### Requirements
Exactly the lines from the start of the data through the line containing "RESIN = button_material()" should be output, with both ends kept and nothing added.
═══
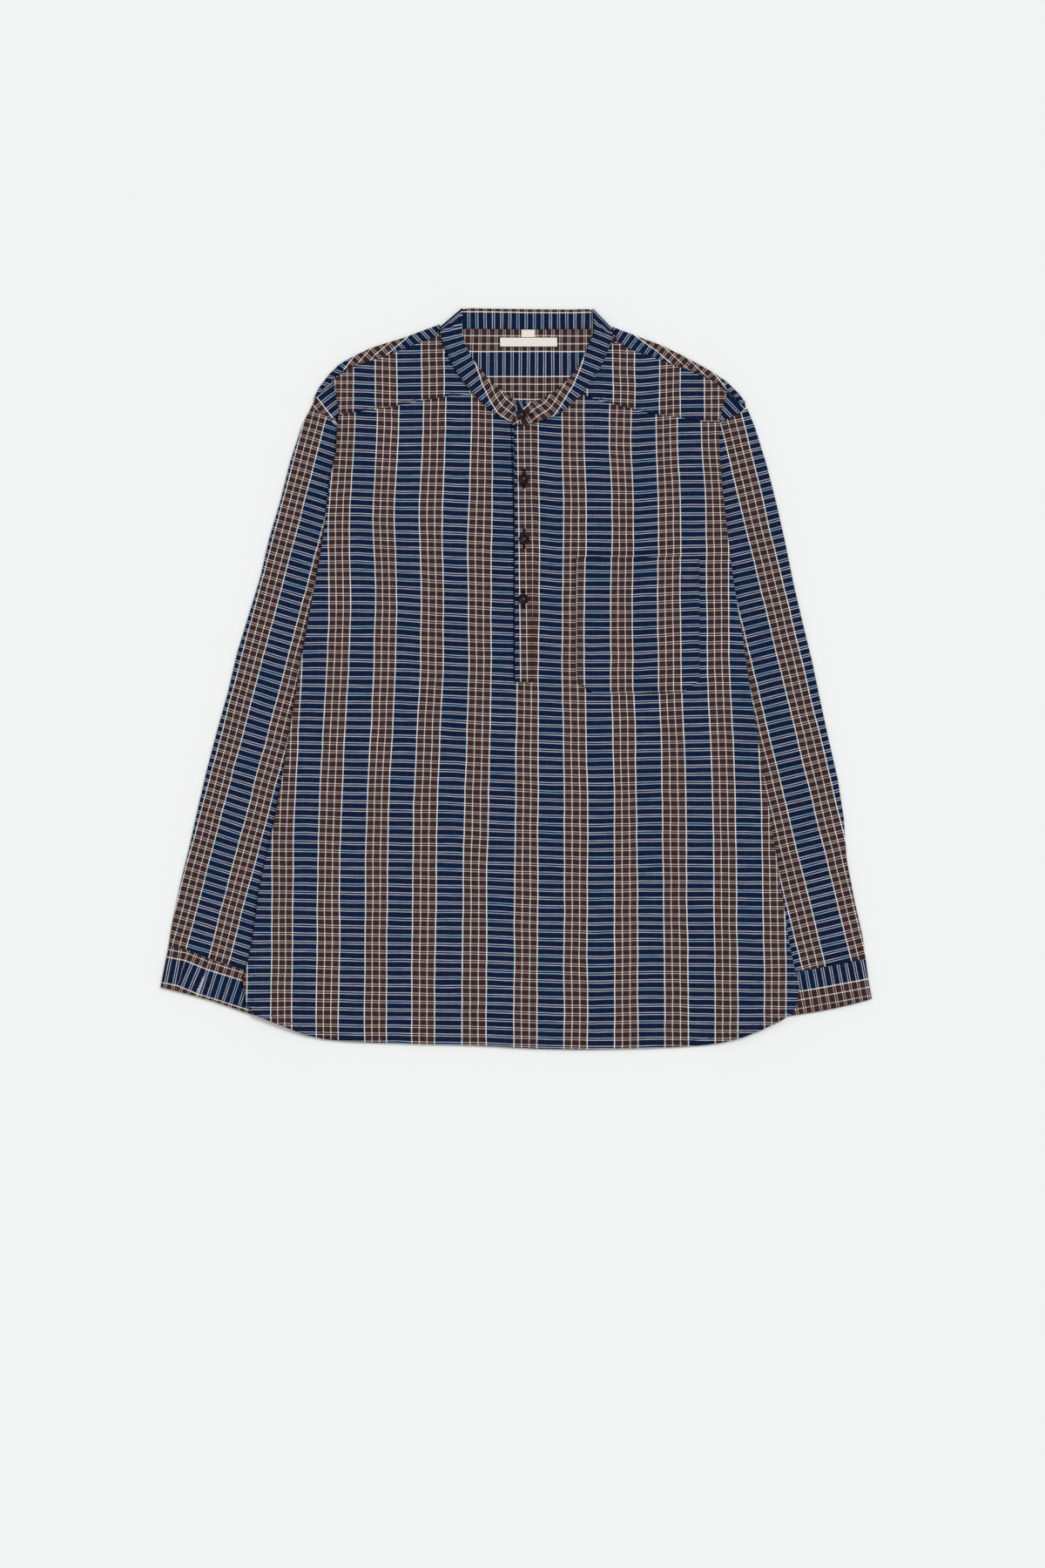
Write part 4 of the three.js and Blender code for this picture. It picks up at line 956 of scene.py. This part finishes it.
CLOTH = yarn_dyed()
THREAD = thread_material("sewing_thread", SEWING, linear(62, 54, 66))
HOLE_THREAD = thread_material("buttonhole_thread", linear(16, 9, 13), linear(34, 22, 28))
BUTTON_THREAD = thread_material("button_thread", linear(84, 68, 68), linear(138, 120, 114))
LABEL = label_material()
RESIN = button_material()

# Cloth pieces
PIECES = {
    "back": cloth_piece("back", front_check, back_relief, edge=BACK_EDGE, low=True),
    "back_yoke": cloth_piece("back_yoke", yoke_check, edge=YOKE_EDGE, thick=YOKE_THICK),
    "front": cloth_piece("front", front_check, front_relief),
    "front_yoke_left": cloth_piece("front_yoke_left", front_yoke_check("left"), front_relief,
                                   edge=SMALL_EDGE, by_face=True),
    "front_yoke_right": cloth_piece("front_yoke_right", front_yoke_check("right"), front_relief,
                                    edge=SMALL_EDGE, by_face=True),
    "sleeve_left": cloth_piece("sleeve_left", sleeve_check("left"), sleeve_relief),
    "sleeve_right": cloth_piece("sleeve_right", sleeve_check("right"), sleeve_relief),
    "cuff_left": cloth_piece("cuff_left", cuff_check("left"), edge=SMALL_EDGE),
    "cuff_right": cloth_piece("cuff_right", cuff_check("right"), edge=SMALL_EDGE),
    "collar_band": cloth_piece("collar_band", None, edge=SMALL_EDGE, thick=BAND_THICK),
    "placket": cloth_piece("placket", placket_check, front_relief, edge=SMALL_EDGE),
    "pocket": cloth_piece("pocket", pocket_check, front_relief, edge=SMALL_EDGE),
}
for name in ("neck_label", "size_label"):
    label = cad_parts[name]
    label.data.materials.clear()
    label.data.materials.append(LABEL)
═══
### Result for this exercise
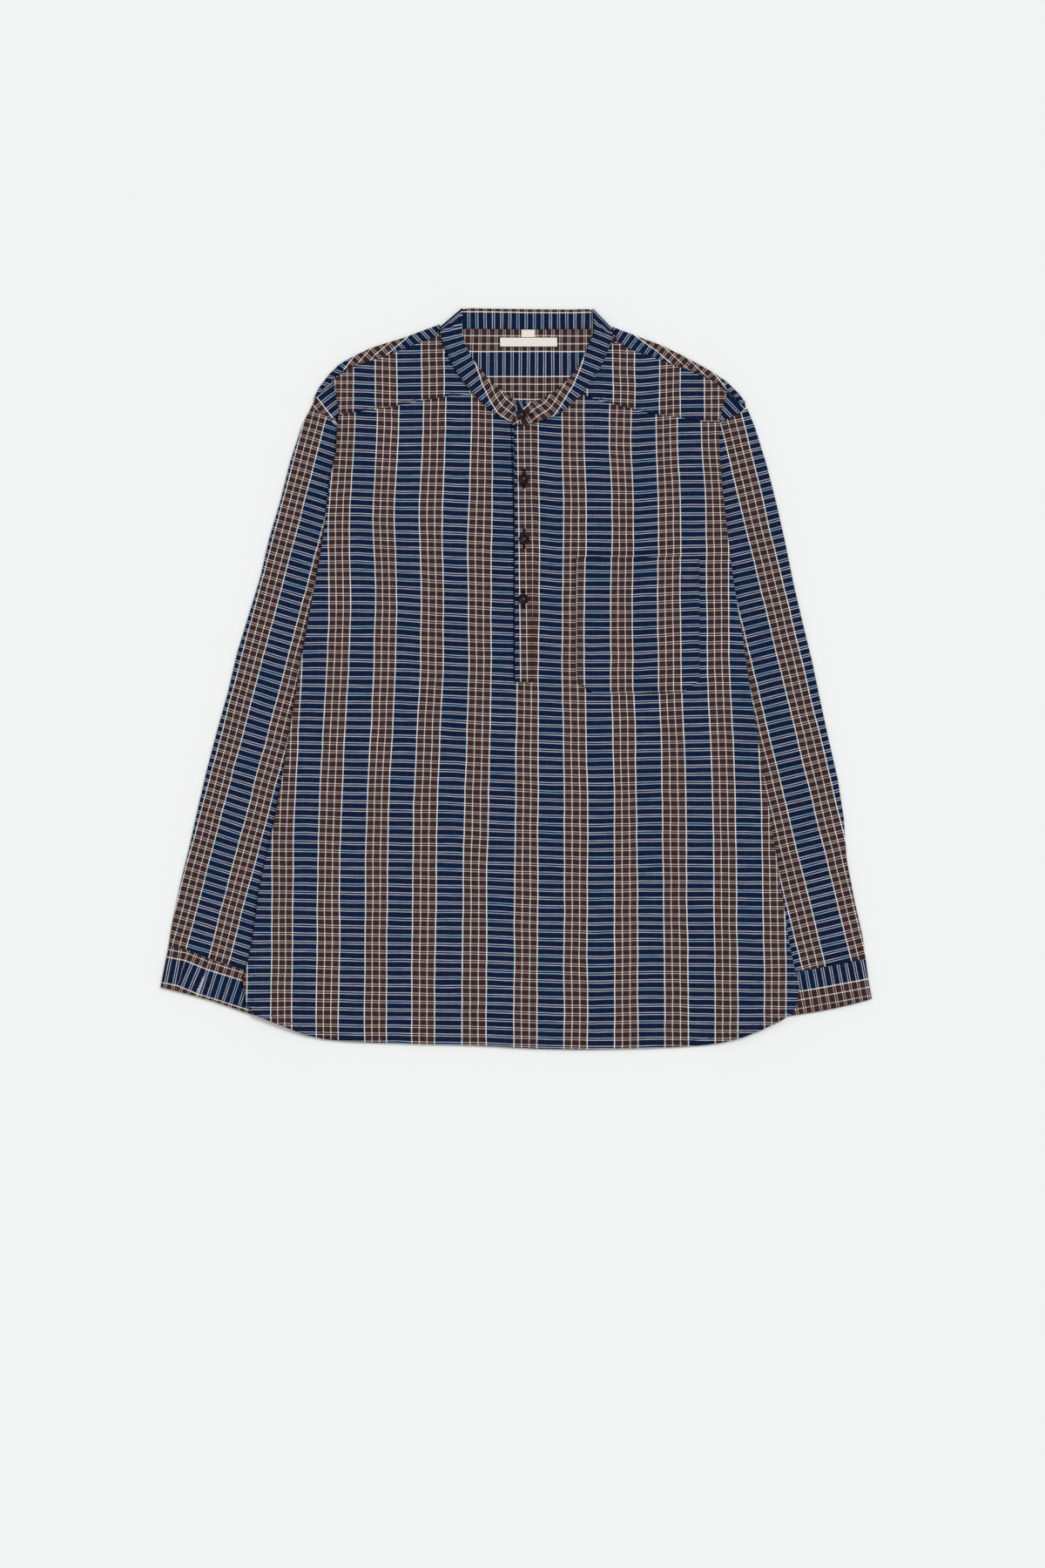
Write part 4 of the three.js and Blender code for this picture. It picks up at line 956 of scene.py. This part finishes it.
CLOTH = yarn_dyed()
THREAD = thread_material("sewing_thread", SEWING, linear(62, 54, 66))
HOLE_THREAD = thread_material("buttonhole_thread", linear(16, 9, 13), linear(34, 22, 28))
BUTTON_THREAD = thread_material("button_thread", linear(84, 68, 68), linear(138, 120, 114))
LABEL = label_material()
RESIN = button_material()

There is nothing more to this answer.